The request: Copy each line where the word "metres" occurs.
☆ ☆ ☆ ☆ ☆
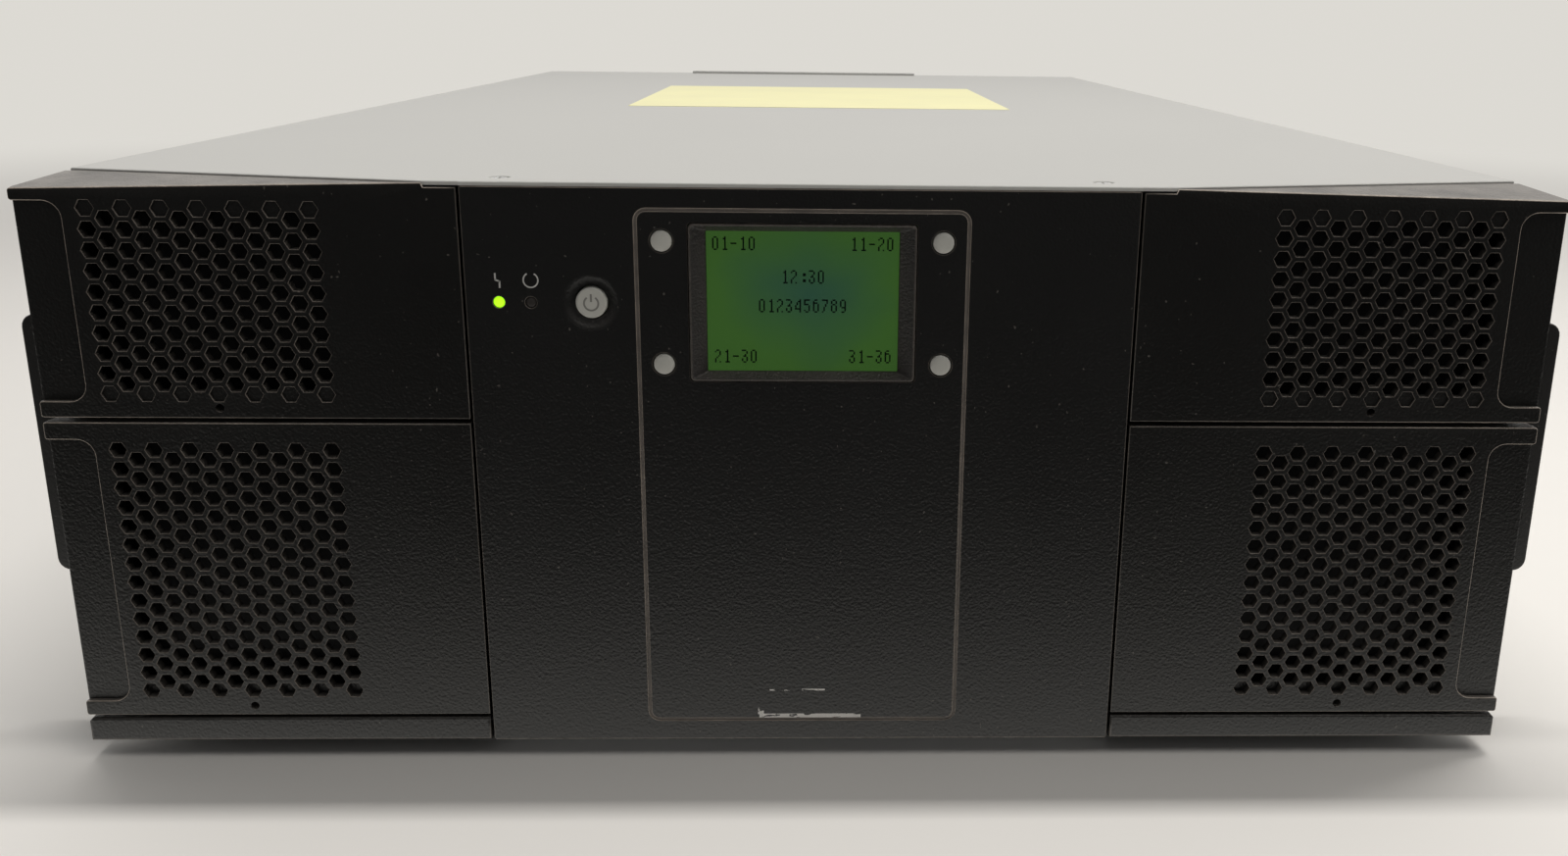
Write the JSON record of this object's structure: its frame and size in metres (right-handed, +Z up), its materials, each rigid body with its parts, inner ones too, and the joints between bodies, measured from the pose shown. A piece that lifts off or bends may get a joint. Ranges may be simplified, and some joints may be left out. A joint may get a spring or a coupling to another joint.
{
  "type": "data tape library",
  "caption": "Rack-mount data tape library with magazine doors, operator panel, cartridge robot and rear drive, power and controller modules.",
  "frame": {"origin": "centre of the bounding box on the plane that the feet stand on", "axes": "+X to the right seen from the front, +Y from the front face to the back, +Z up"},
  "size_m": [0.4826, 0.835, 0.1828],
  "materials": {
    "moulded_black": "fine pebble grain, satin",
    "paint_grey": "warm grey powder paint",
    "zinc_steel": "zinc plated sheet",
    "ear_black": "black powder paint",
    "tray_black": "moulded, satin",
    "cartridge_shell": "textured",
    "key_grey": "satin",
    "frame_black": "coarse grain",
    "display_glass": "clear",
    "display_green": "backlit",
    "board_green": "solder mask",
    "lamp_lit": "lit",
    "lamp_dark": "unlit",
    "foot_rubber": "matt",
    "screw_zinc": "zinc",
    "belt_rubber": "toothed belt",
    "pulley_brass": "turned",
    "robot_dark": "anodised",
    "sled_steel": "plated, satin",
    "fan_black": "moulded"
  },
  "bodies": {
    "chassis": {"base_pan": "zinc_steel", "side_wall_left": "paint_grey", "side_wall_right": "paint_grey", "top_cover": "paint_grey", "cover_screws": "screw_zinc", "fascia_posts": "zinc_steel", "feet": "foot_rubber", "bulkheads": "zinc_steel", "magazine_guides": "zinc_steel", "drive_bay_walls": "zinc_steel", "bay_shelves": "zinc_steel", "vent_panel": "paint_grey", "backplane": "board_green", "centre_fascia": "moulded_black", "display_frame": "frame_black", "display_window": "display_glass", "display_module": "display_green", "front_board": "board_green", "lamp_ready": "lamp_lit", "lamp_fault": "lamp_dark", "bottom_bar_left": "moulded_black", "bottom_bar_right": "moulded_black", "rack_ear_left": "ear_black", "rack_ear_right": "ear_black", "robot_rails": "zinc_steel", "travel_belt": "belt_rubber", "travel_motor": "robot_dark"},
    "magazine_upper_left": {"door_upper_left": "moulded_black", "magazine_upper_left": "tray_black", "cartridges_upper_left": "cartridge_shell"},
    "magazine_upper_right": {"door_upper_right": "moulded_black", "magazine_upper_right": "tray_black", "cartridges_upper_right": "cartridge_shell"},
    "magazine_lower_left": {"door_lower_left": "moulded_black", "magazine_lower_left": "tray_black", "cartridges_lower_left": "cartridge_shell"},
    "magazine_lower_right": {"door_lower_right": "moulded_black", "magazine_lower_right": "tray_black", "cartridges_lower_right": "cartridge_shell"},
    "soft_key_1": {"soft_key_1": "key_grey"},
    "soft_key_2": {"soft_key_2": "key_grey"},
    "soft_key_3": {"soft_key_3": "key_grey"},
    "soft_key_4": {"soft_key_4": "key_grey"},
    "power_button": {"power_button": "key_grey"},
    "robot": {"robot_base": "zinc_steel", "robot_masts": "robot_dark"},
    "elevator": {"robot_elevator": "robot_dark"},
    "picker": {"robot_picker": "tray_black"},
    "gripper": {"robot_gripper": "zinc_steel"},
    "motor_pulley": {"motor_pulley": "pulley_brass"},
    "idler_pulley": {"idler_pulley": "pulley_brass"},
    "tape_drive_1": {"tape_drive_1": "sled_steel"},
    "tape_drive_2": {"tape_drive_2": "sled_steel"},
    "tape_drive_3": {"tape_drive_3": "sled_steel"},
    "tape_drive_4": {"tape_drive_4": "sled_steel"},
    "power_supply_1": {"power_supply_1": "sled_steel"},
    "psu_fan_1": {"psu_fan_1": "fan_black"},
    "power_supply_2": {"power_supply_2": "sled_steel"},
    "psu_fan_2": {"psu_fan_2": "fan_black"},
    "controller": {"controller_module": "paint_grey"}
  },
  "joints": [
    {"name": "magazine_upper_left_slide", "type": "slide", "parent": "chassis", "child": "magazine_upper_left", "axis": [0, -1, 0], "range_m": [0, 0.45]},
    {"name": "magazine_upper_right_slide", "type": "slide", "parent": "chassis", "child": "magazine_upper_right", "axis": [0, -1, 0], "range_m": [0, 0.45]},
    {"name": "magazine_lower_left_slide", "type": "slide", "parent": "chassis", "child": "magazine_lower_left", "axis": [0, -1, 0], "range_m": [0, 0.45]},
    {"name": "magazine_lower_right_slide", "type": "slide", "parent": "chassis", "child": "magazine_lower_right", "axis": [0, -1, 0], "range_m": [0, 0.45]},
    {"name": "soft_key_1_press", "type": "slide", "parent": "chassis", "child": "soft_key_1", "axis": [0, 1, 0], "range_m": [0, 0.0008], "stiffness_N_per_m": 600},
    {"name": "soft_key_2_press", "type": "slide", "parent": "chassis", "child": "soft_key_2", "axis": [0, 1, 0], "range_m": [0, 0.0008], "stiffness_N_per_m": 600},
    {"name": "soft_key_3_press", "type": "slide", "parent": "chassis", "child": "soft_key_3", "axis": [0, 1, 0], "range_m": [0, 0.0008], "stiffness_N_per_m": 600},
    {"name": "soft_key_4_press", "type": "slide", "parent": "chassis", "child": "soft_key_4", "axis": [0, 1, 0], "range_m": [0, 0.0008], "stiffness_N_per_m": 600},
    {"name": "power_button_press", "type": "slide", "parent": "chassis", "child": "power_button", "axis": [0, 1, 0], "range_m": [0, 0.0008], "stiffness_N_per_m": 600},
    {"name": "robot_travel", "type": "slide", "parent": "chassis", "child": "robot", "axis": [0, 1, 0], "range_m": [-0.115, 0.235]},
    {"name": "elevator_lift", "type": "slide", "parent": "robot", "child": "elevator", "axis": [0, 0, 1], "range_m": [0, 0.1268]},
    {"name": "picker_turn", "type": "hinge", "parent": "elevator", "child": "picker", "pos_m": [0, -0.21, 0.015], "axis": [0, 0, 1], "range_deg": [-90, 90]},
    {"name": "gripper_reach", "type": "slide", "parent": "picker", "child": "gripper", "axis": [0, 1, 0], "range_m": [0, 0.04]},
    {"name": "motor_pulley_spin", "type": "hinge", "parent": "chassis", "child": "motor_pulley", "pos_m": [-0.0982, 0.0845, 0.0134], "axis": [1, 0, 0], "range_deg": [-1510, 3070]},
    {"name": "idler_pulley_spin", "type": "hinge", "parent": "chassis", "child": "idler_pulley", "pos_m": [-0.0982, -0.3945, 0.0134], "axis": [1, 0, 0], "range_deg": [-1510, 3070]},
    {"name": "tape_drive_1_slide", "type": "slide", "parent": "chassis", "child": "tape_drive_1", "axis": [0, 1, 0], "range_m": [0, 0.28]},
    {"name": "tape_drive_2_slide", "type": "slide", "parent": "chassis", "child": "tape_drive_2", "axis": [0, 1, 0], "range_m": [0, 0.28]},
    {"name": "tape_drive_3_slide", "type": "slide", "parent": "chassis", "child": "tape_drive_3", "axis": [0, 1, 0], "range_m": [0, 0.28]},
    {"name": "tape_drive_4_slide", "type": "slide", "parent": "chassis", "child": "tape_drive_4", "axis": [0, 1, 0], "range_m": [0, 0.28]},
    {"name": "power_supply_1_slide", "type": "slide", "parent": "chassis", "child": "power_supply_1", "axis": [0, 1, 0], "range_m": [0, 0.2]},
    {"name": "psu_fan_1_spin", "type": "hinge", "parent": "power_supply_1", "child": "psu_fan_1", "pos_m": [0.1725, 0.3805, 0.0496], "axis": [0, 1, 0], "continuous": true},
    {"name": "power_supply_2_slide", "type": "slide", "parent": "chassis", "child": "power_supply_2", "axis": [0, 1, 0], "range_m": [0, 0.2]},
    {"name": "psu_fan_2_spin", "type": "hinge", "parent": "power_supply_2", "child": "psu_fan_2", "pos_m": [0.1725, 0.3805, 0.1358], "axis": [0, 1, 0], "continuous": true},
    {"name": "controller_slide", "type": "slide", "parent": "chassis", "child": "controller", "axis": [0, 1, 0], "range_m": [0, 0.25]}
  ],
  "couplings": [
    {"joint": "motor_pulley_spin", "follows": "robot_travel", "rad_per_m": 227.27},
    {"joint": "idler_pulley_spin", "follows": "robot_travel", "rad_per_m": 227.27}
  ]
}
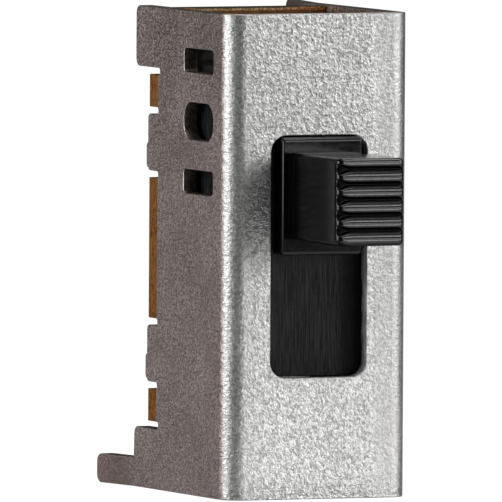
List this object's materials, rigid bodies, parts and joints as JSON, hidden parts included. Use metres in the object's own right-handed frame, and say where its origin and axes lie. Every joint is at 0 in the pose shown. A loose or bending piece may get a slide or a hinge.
☆ ☆ ☆ ☆ ☆
Finished task:
Write the JSON record of this object's structure: its frame and size in metres (right-handed, +Z up), its materials, each rigid body with its parts, inner ones too, and the joints between bodies, measured from the pose shown. A piece that lifts off or bends may get a joint. Ranges may be simplified, and some joints may be left out. A joint may get a spring or a coupling to another joint.
List this object's materials, rigid bodies, parts and joints as JSON, hidden parts included. Use metres in the object's own right-handed frame, and say where its origin and axes lie. Every joint is at 0 in the pose shown. A loose or bending piece may get a slide or a hinge.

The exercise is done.